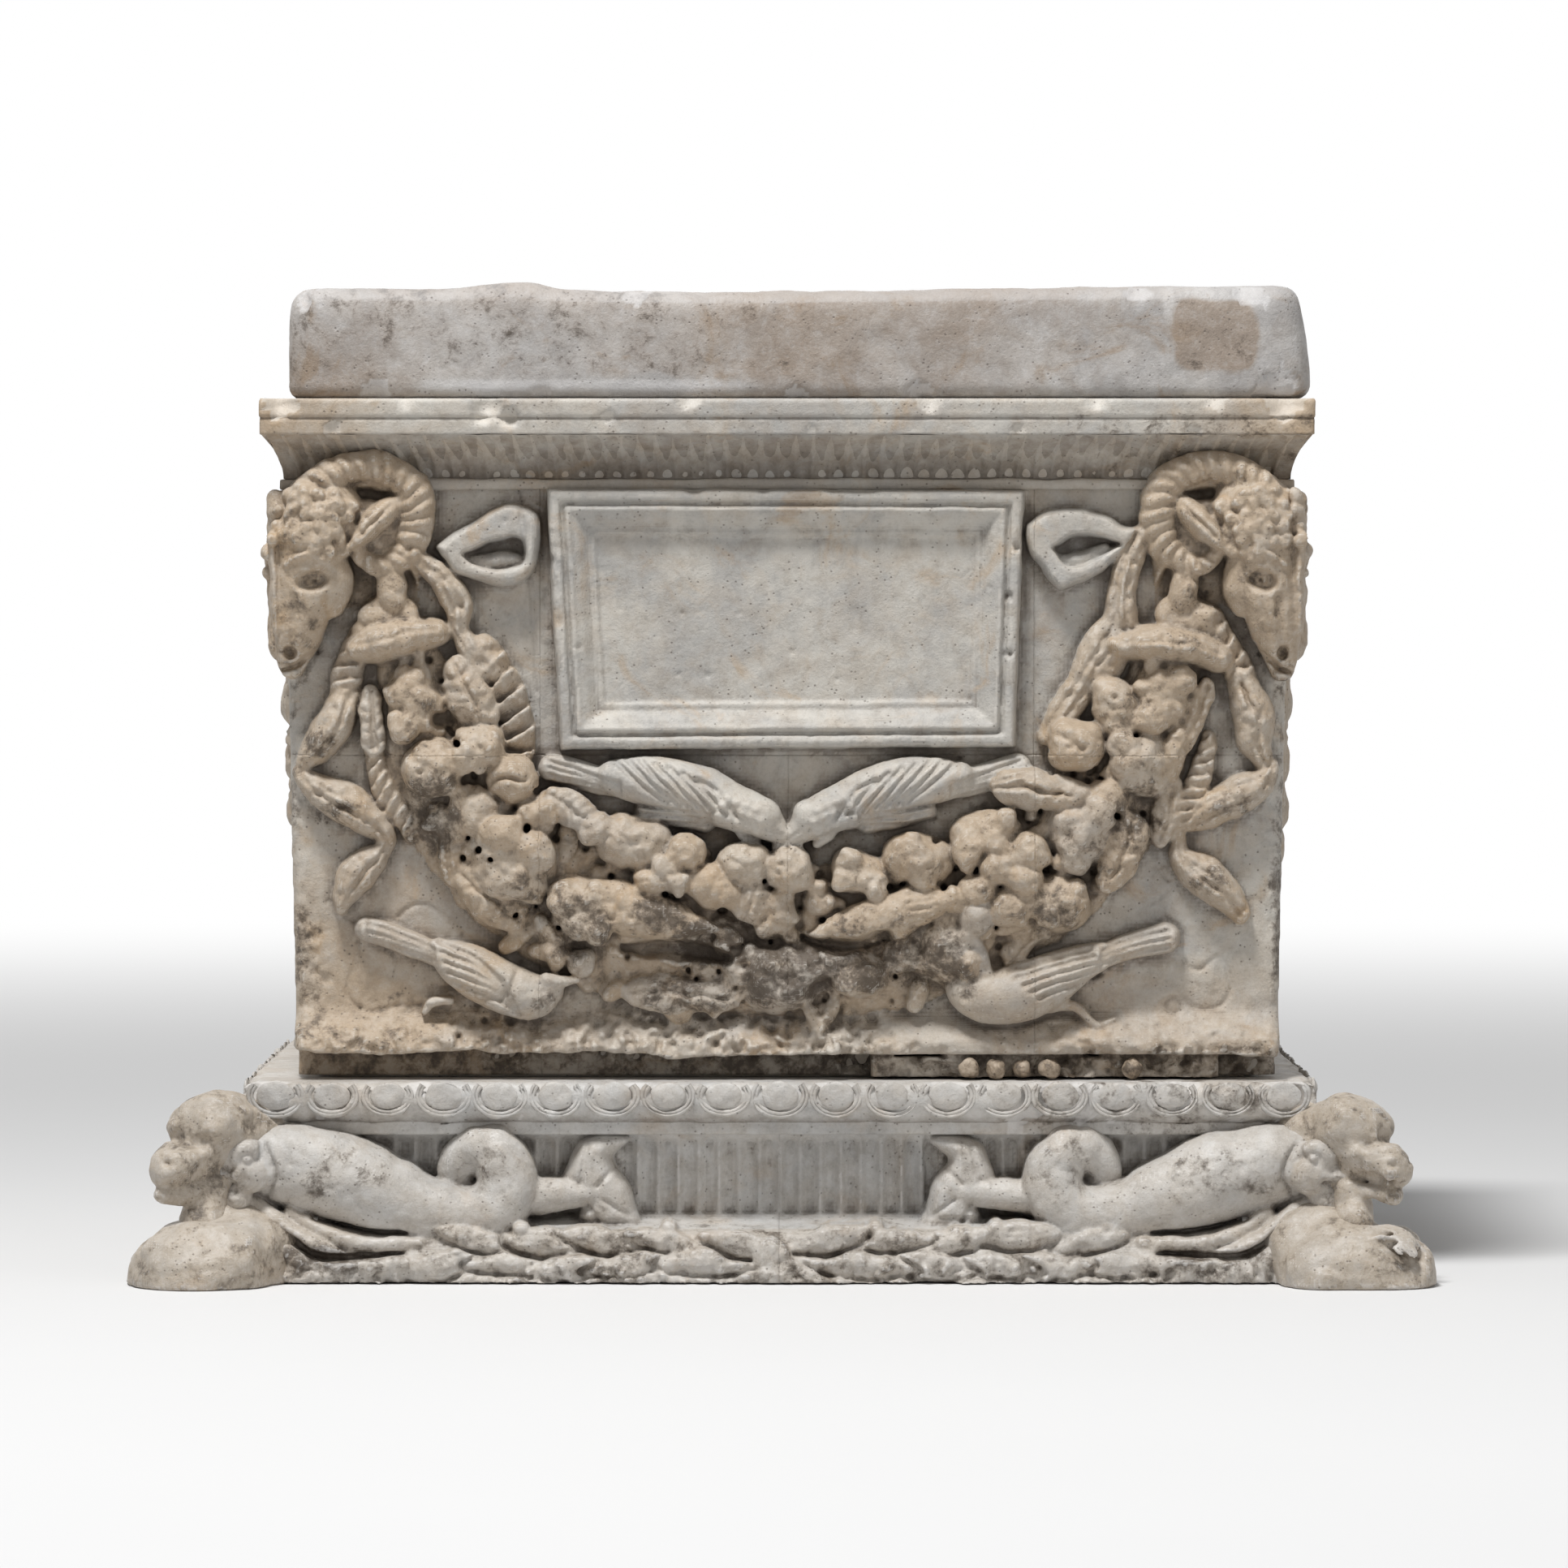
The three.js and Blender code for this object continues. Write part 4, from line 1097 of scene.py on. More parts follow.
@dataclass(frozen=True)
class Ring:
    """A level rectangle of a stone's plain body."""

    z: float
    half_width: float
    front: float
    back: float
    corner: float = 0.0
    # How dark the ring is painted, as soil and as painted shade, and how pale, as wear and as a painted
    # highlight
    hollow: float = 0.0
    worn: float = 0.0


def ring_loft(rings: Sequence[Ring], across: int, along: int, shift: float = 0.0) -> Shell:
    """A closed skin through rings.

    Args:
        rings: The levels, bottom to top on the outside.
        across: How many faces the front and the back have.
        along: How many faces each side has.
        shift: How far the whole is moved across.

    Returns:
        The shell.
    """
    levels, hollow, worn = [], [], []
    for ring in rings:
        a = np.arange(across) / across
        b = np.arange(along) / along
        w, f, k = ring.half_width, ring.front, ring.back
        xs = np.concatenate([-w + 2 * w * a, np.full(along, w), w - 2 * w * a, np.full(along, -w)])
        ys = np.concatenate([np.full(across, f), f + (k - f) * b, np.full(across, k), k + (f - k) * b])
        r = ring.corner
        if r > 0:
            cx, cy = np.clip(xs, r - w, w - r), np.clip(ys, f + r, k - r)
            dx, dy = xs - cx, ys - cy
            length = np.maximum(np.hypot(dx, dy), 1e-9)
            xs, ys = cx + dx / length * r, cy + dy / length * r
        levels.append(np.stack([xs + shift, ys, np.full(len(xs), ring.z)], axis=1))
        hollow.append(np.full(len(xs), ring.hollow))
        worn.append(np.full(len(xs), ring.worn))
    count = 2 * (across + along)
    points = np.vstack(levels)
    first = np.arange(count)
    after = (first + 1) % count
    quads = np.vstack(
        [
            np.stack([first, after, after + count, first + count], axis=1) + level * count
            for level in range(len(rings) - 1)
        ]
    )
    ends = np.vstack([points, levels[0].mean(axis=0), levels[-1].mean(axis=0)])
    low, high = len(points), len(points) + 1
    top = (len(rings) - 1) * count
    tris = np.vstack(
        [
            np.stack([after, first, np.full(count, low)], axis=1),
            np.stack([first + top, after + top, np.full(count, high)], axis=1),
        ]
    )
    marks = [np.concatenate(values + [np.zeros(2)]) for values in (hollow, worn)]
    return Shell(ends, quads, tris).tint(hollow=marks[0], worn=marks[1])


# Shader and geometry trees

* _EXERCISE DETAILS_
Print the material above verbatim, first line through the line containing "skin through rings.", both included.

* _IN RESPONSE_
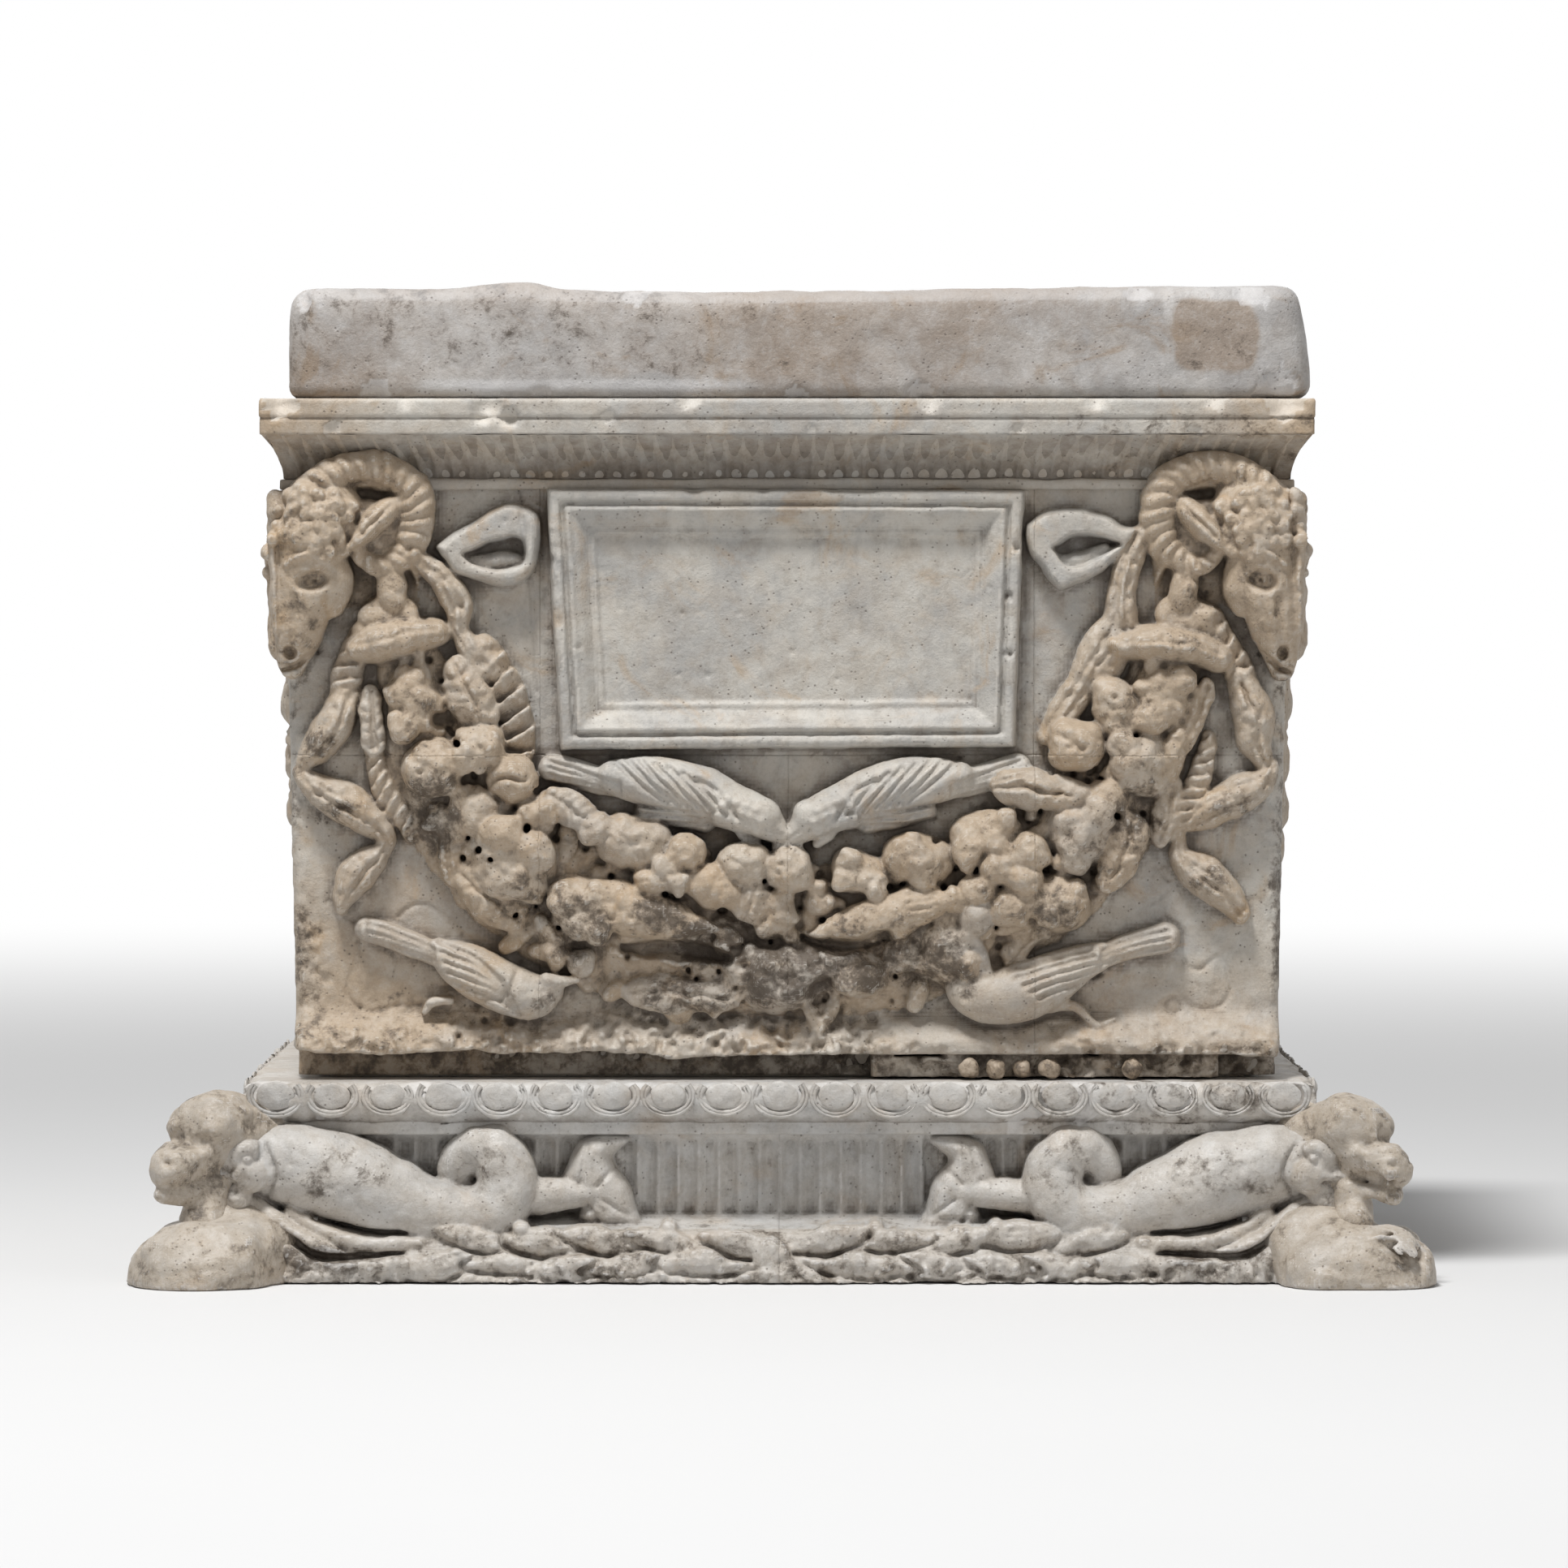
The three.js and Blender code for this object continues. Write part 4, from line 1097 of scene.py on. More parts follow.
@dataclass(frozen=True)
class Ring:
    """A level rectangle of a stone's plain body."""

    z: float
    half_width: float
    front: float
    back: float
    corner: float = 0.0
    # How dark the ring is painted, as soil and as painted shade, and how pale, as wear and as a painted
    # highlight
    hollow: float = 0.0
    worn: float = 0.0


def ring_loft(rings: Sequence[Ring], across: int, along: int, shift: float = 0.0) -> Shell:
    """A closed skin through rings.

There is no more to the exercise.